The continual rise in deficit is currently being blamed by the AA as a “Brexit” created problem when in fact these deficits had already grown to epic proportions and unsustainable levels. This appears to have never been raised and dealt with by the Trustees bringing in to question if there is a substantial conflict of interest. The AA pension deficit is almost double that of the BHS Scheme that collapsed when under the control of Phillip Green.

I would urge the Regulator to undertake an immediate and vigorous investigation, not only of the handling of the pension scheme, but also the potential conflicts of interest the Trustees may have. No alarm bells have been sounded by the Trustees considering they would have been aware the AA is in financial difficulty.

Yours sincerely
Paul Grafton, GMB Regional Organiser

3 GMB Press Release dated 6 October 2016
GMB CALLS ON THE PENSIONS REGULATOR TO INVESTIGATE THE AA PENSION SCHEME AS DEFICIT HAS BALLOONED TO £622 MILLION
The role of those that sucked money out of the AA, like Tim Parker, Damon Buffini and Charterhouse, must be scrutinised in detail says GMB

GMB, the union for staff in the AA, are alarmed that the AA’s defined benefit pension schemes liabilities have ballooned to £622m at the end of July 2016. The Pensions Regulator must examine the role played by previous owners which is impacting on the current pension deficit. (See notes to editors for link to AA plc Interim report)

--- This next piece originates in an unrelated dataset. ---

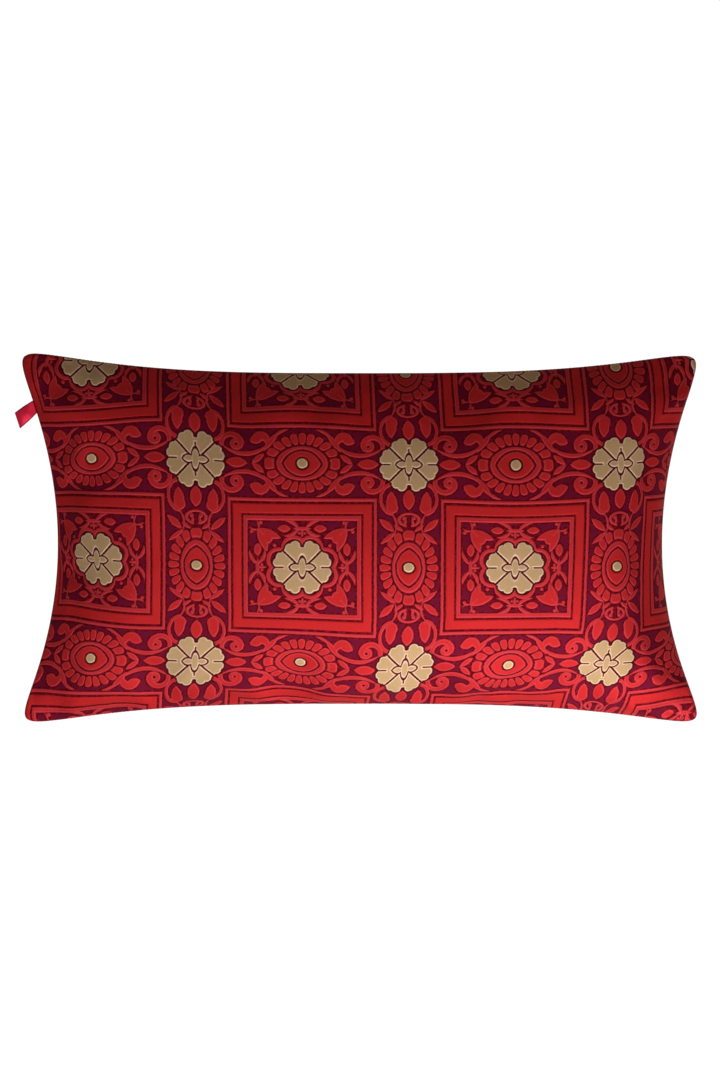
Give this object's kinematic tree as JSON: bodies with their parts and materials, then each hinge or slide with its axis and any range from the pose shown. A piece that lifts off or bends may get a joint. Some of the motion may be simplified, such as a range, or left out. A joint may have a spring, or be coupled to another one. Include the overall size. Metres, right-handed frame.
{
  "type": "cushion cover, shown filled as a lumbar cushion",
  "caption": "Filled rectangular lumbar cushion in a woven brocade cover with knife-edge seams, drawn-in sides and a ribbon loop in one end seam.",
  "frame": {"origin": "middle of the cushion's outline, on the flat zone of its back, level with the surface that it lies on", "axes": "+X along the cushion's length, +Y across its face towards the long side nearest the ribbon loop, +Z out of the front panel"},
  "size_m": [0.5671, 0.306, 0.0865],
  "materials": {
    "brocade": "woven silk-like brocade, red and gold figure on an aubergine ground",
    "ribbon": "satin ribbon"
  },
  "bodies": {
    "root": {"cushion": "brocade", "ribbon_tab": "ribbon"}
  },
  "joints": []
}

GMB has been warning for years of the draining of money out of the AA since it was acquired by private equity owners in 2004 when CVC and Permira acquired it from Centrica in a £1.75bn deal. When the AA and Saga (owned by private equity company Charterhouse) merged in 2008, Andrew Goodsell, Saga Chief Executive, received £104m and Tim Parker, CEO of the AA received around £40m. Private Equity bosses shared a £1.7bn windfall after the merger with CVC Capital Partners, Permira Advisers and Charterhouse General Partners sharing the payout.

Paul Grafton, GMB regional organiser said, “This ballooning pension deficit needs to be examined and the role of those that sucked money out of the AA, people like Tim Parker and Damon Buffini and companies like Charterhouse, must be scrutinised in detail. The Pensions Regulator must examine the role played by previous owners and get them to put some of the billions they made back into the AA workers pension pot.

The BHS pension deficit reached £345m on Philip Green’s watch, just over half of the current AA pension deficit, and played a prominent role in the work and pensions select committee and the business, innovation and skills (BIS) committee investigation into the BHS collapse. Politicians have demanded that Philip Green uses some of his personal fortune to plug the BHS pension shortfall.

GMB will be looking into the role of the pension scheme trustees and whether they have been properly proactive in protecting the fund while money has flowed out of the organisation to the private equity owners and in interest payments to cover the debt mountain they landed on the organisation.”